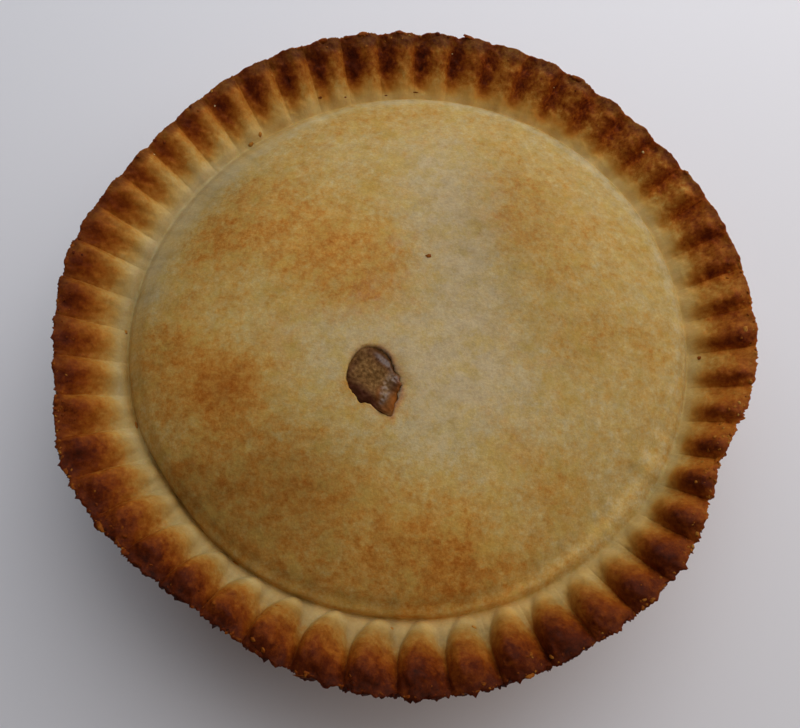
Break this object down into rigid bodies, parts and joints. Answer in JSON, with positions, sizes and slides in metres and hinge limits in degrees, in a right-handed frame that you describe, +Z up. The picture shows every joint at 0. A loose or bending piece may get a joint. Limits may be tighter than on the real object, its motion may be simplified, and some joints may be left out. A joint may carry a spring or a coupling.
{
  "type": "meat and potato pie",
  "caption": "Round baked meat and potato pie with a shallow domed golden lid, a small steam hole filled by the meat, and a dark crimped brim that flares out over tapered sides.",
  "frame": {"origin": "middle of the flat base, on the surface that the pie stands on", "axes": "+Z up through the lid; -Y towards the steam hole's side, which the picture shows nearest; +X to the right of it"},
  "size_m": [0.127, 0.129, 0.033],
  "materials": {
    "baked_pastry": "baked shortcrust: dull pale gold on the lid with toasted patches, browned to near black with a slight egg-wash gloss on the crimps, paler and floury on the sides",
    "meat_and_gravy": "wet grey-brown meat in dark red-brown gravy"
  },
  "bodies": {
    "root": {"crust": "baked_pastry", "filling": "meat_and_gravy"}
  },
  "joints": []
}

════════

▶ **Stated task**: Copy out the full listing exactly.

▶ **The completed task**:
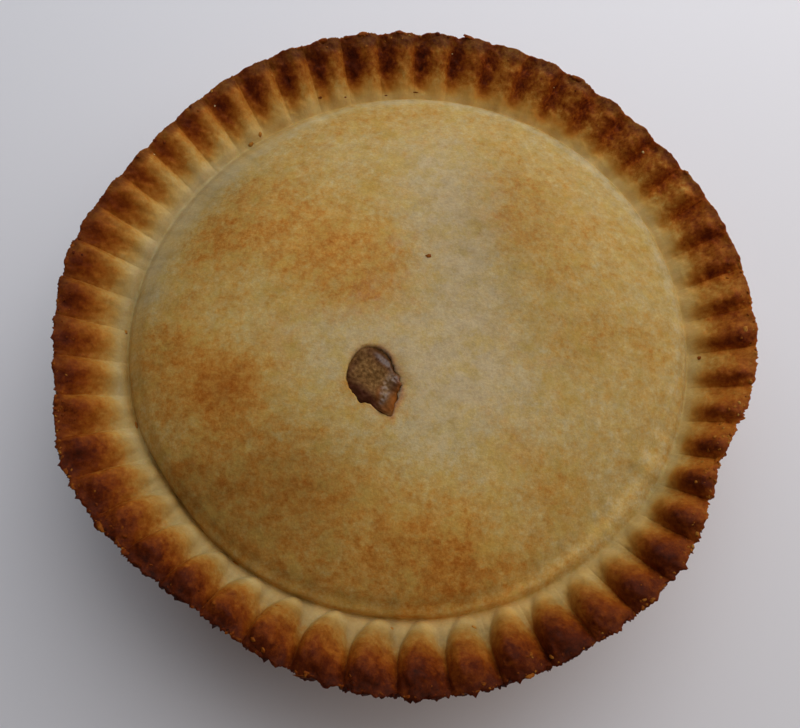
Break this object down into rigid bodies, parts and joints. Answer in JSON, with positions, sizes and slides in metres and hinge limits in degrees, in a right-handed frame that you describe, +Z up. The picture shows every joint at 0. A loose or bending piece may get a joint. Limits may be tighter than on the real object, its motion may be simplified, and some joints may be left out. A joint may carry a spring or a coupling.
{
  "type": "meat and potato pie",
  "caption": "Round baked meat and potato pie with a shallow domed golden lid, a small steam hole filled by the meat, and a dark crimped brim that flares out over tapered sides.",
  "frame": {"origin": "middle of the flat base, on the surface that the pie stands on", "axes": "+Z up through the lid; -Y towards the steam hole's side, which the picture shows nearest; +X to the right of it"},
  "size_m": [0.127, 0.129, 0.033],
  "materials": {
    "baked_pastry": "baked shortcrust: dull pale gold on the lid with toasted patches, browned to near black with a slight egg-wash gloss on the crimps, paler and floury on the sides",
    "meat_and_gravy": "wet grey-brown meat in dark red-brown gravy"
  },
  "bodies": {
    "root": {"crust": "baked_pastry", "filling": "meat_and_gravy"}
  },
  "joints": []
}